**AVAILABLE DATA**
* BEGIN *

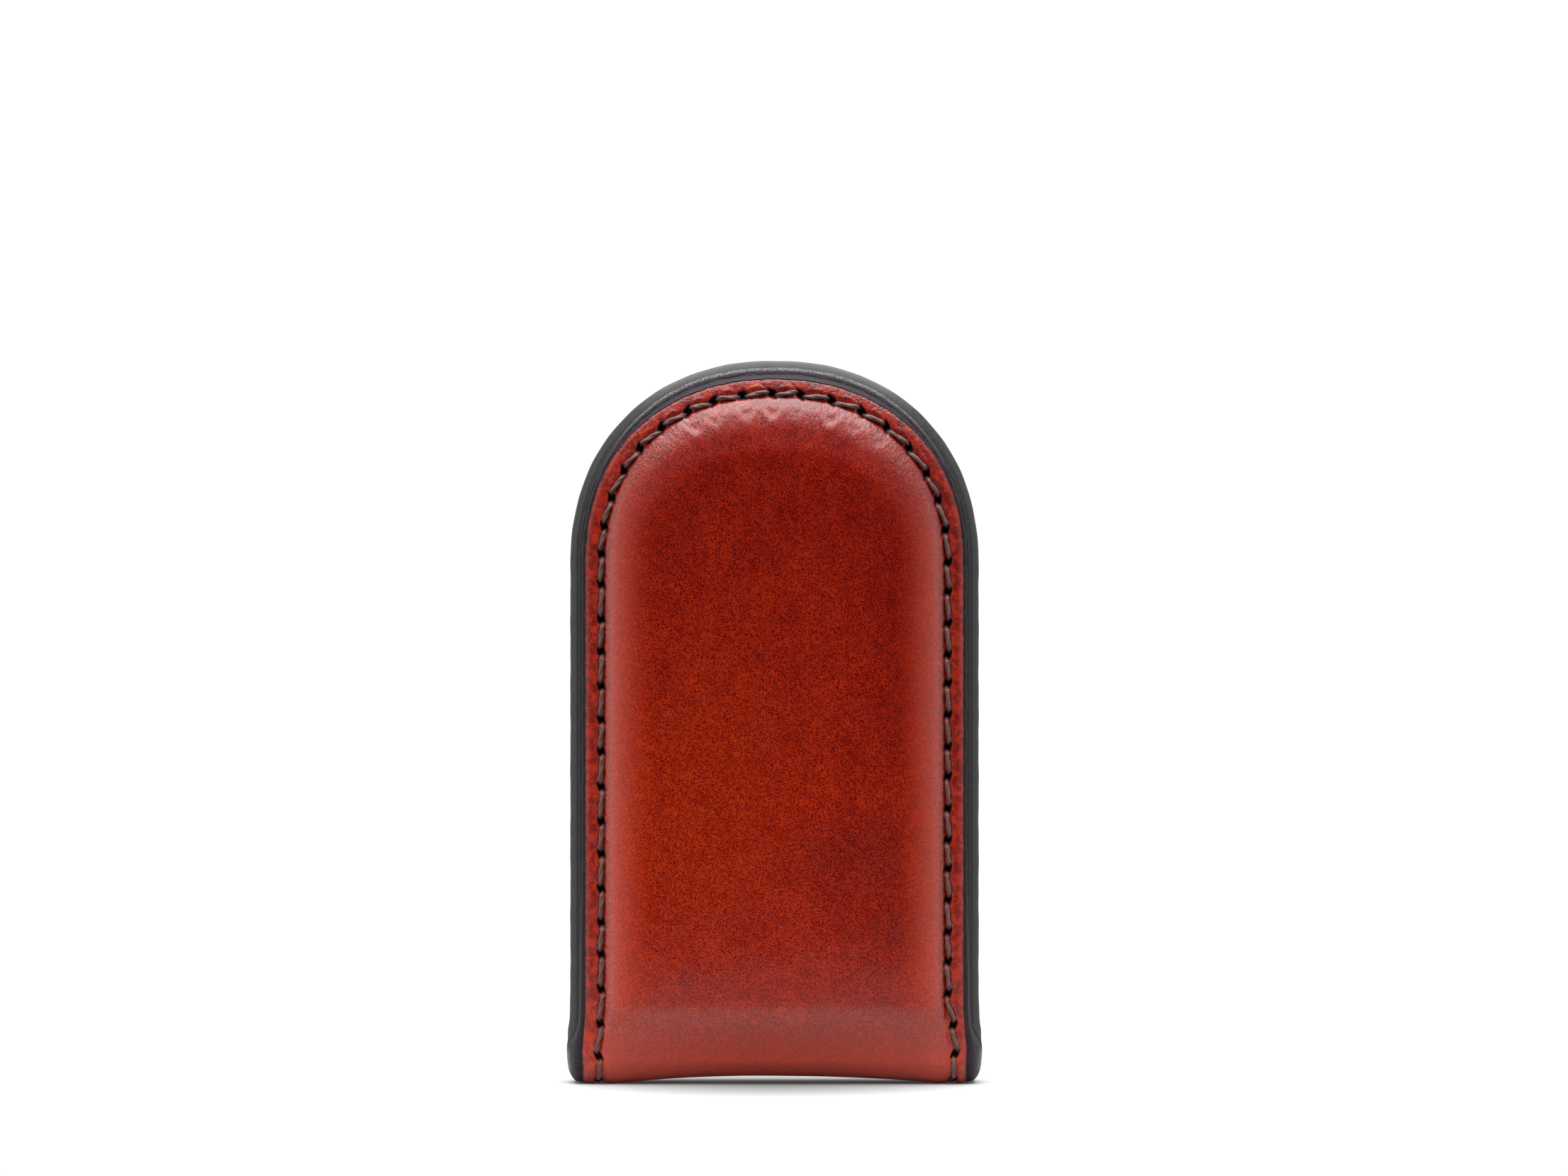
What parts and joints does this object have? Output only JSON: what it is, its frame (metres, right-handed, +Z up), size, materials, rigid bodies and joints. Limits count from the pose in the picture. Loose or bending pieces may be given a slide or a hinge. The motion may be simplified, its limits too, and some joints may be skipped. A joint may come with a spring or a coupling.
{
  "type": "money clip",
  "caption": "Folded leather clip: two round-topped stitched leaves with magnets under raised pillows close over folded banknotes and spread apart at the fold.",
  "frame": {"origin": "under the middle of the fold, on the plane the clip stands on, midway between its front and back", "axes": "+Z up from the fold to the round tops, -Y out of the front leaf, +X to the right seen from the front"},
  "size_m": [0.0388, 0.0082, 0.0676],
  "materials": {
    "outer_leather": "satin",
    "lining_leather": "matte",
    "edge_paint": "satin",
    "thread": "satin",
    "filler_board": "matte",
    "foam_pad": "matte",
    "magnet": "polished"
  },
  "bodies": {
    "fold": {"fold_outer_leather": "outer_leather", "fold_lining": "lining_leather", "fold_edge_paint_left": "edge_paint", "fold_edge_paint_right": "edge_paint", "fold_needle_thread_left": "thread", "fold_needle_thread_right": "thread", "fold_bobbin_thread_left": "thread", "fold_bobbin_thread_right": "thread"},
    "front_leaf": {"front_outer_leather": "outer_leather", "front_lining": "lining_leather", "front_edge_paint": "edge_paint", "front_needle_thread": "thread", "front_bobbin_thread": "thread", "front_filler_board": "filler_board", "front_foam_pad": "foam_pad", "front_magnet_lower": "magnet", "front_magnet_upper": "magnet"},
    "back_leaf": {"back_outer_leather": "outer_leather", "back_lining": "lining_leather", "back_edge_paint": "edge_paint", "back_needle_thread": "thread", "back_bobbin_thread": "thread", "back_filler_board": "filler_board", "back_foam_pad": "foam_pad", "back_magnet_lower": "magnet", "back_magnet_upper": "magnet"}
  },
  "joints": [
    {"name": "front_leaf_flex", "type": "hinge", "parent": "fold", "child": "front_leaf", "pos_m": [0, -0.0025, 0.005], "axis": [1, 0, 0], "range_deg": [0, 40], "stiffness_Nm_per_rad": 0.08, "springref_deg": -20.05, "deforming": ["fold_outer_leather", "fold_lining", "fold_edge_paint_left", "fold_edge_paint_right", "fold_needle_thread_left", "fold_needle_thread_right", "fold_bobbin_thread_left", "fold_bobbin_thread_right"]},
    {"name": "back_leaf_flex", "type": "hinge", "parent": "fold", "child": "back_leaf", "pos_m": [0, 0.0025, 0.005], "axis": [-1, 0, 0], "range_deg": [0, 40], "stiffness_Nm_per_rad": 0.08, "springref_deg": -20.05, "deforming": ["fold_outer_leather", "fold_lining", "fold_edge_paint_left", "fold_edge_paint_right", "fold_needle_thread_left", "fold_needle_thread_right", "fold_bobbin_thread_left", "fold_bobbin_thread_right"]}
  ]
}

* END *

**DIRECTIVE**
Each line of the listing should be copied exactly.

**RESULT OF THIS TASK**
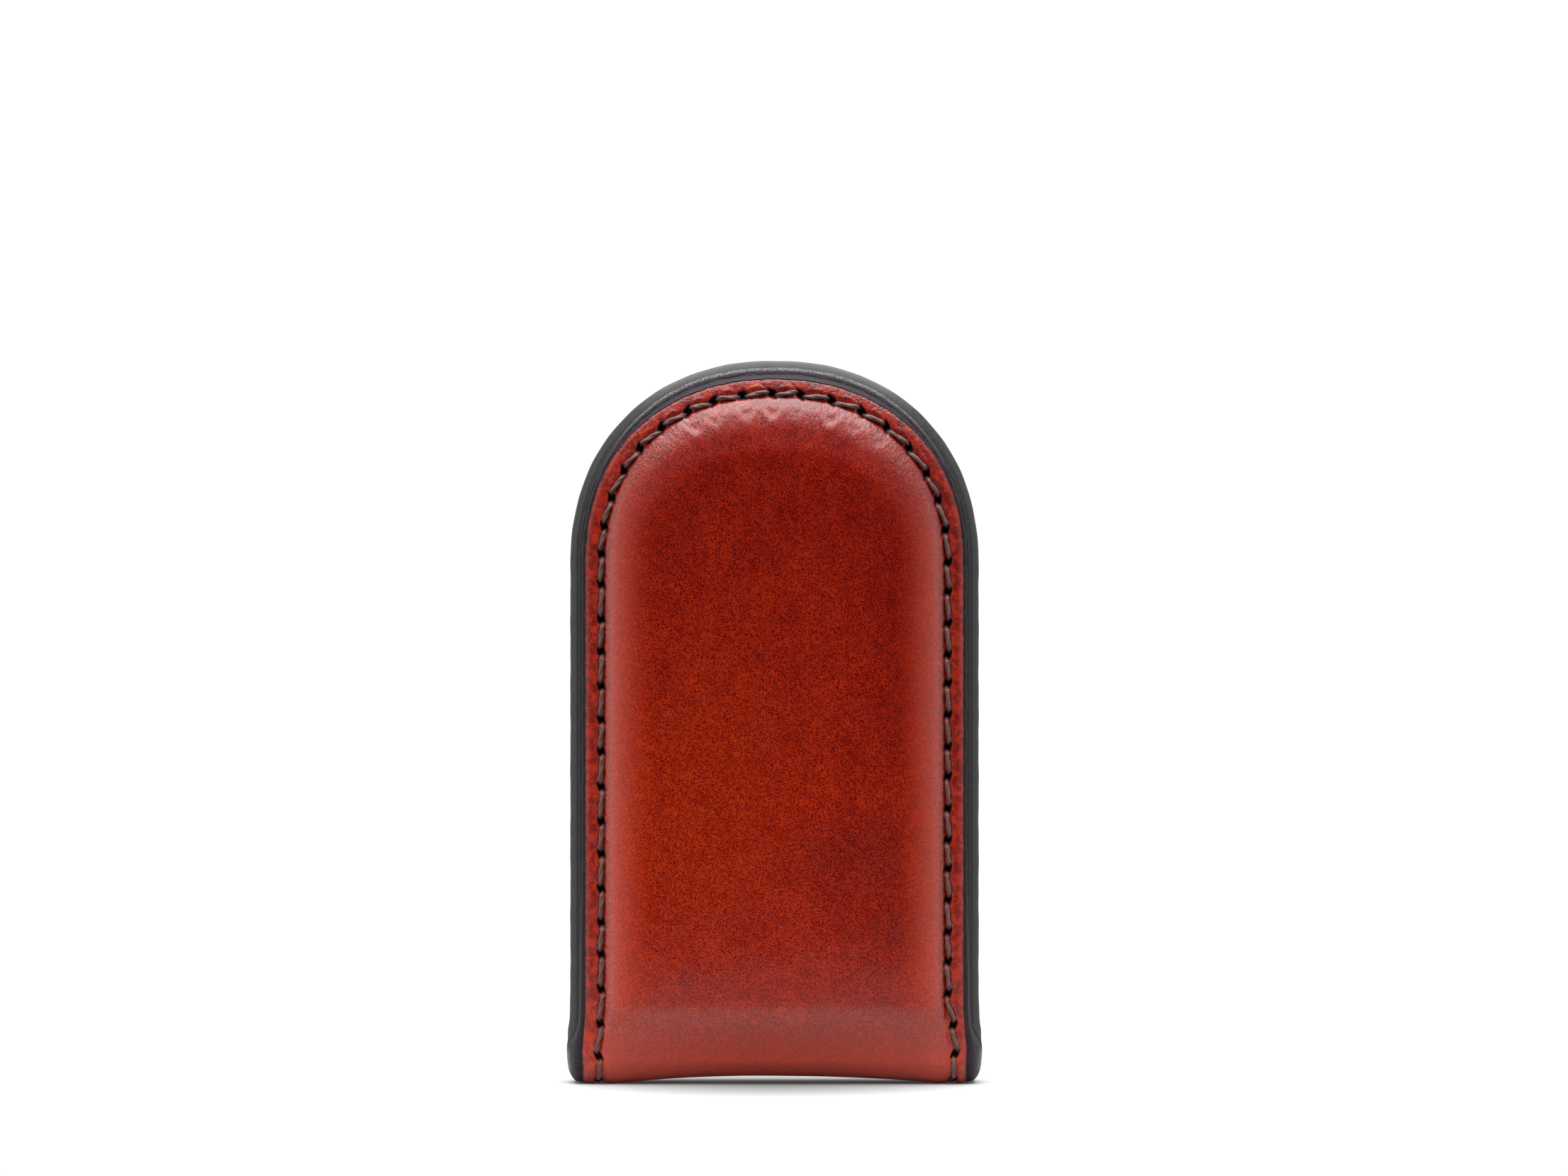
What parts and joints does this object have? Output only JSON: what it is, its frame (metres, right-handed, +Z up), size, materials, rigid bodies and joints. Limits count from the pose in the picture. Loose or bending pieces may be given a slide or a hinge. The motion may be simplified, its limits too, and some joints may be skipped. A joint may come with a spring or a coupling.
{
  "type": "money clip",
  "caption": "Folded leather clip: two round-topped stitched leaves with magnets under raised pillows close over folded banknotes and spread apart at the fold.",
  "frame": {"origin": "under the middle of the fold, on the plane the clip stands on, midway between its front and back", "axes": "+Z up from the fold to the round tops, -Y out of the front leaf, +X to the right seen from the front"},
  "size_m": [0.0388, 0.0082, 0.0676],
  "materials": {
    "outer_leather": "satin",
    "lining_leather": "matte",
    "edge_paint": "satin",
    "thread": "satin",
    "filler_board": "matte",
    "foam_pad": "matte",
    "magnet": "polished"
  },
  "bodies": {
    "fold": {"fold_outer_leather": "outer_leather", "fold_lining": "lining_leather", "fold_edge_paint_left": "edge_paint", "fold_edge_paint_right": "edge_paint", "fold_needle_thread_left": "thread", "fold_needle_thread_right": "thread", "fold_bobbin_thread_left": "thread", "fold_bobbin_thread_right": "thread"},
    "front_leaf": {"front_outer_leather": "outer_leather", "front_lining": "lining_leather", "front_edge_paint": "edge_paint", "front_needle_thread": "thread", "front_bobbin_thread": "thread", "front_filler_board": "filler_board", "front_foam_pad": "foam_pad", "front_magnet_lower": "magnet", "front_magnet_upper": "magnet"},
    "back_leaf": {"back_outer_leather": "outer_leather", "back_lining": "lining_leather", "back_edge_paint": "edge_paint", "back_needle_thread": "thread", "back_bobbin_thread": "thread", "back_filler_board": "filler_board", "back_foam_pad": "foam_pad", "back_magnet_lower": "magnet", "back_magnet_upper": "magnet"}
  },
  "joints": [
    {"name": "front_leaf_flex", "type": "hinge", "parent": "fold", "child": "front_leaf", "pos_m": [0, -0.0025, 0.005], "axis": [1, 0, 0], "range_deg": [0, 40], "stiffness_Nm_per_rad": 0.08, "springref_deg": -20.05, "deforming": ["fold_outer_leather", "fold_lining", "fold_edge_paint_left", "fold_edge_paint_right", "fold_needle_thread_left", "fold_needle_thread_right", "fold_bobbin_thread_left", "fold_bobbin_thread_right"]},
    {"name": "back_leaf_flex", "type": "hinge", "parent": "fold", "child": "back_leaf", "pos_m": [0, 0.0025, 0.005], "axis": [-1, 0, 0], "range_deg": [0, 40], "stiffness_Nm_per_rad": 0.08, "springref_deg": -20.05, "deforming": ["fold_outer_leather", "fold_lining", "fold_edge_paint_left", "fold_edge_paint_right", "fold_needle_thread_left", "fold_needle_thread_right", "fold_bobbin_thread_left", "fold_bobbin_thread_right"]}
  ]
}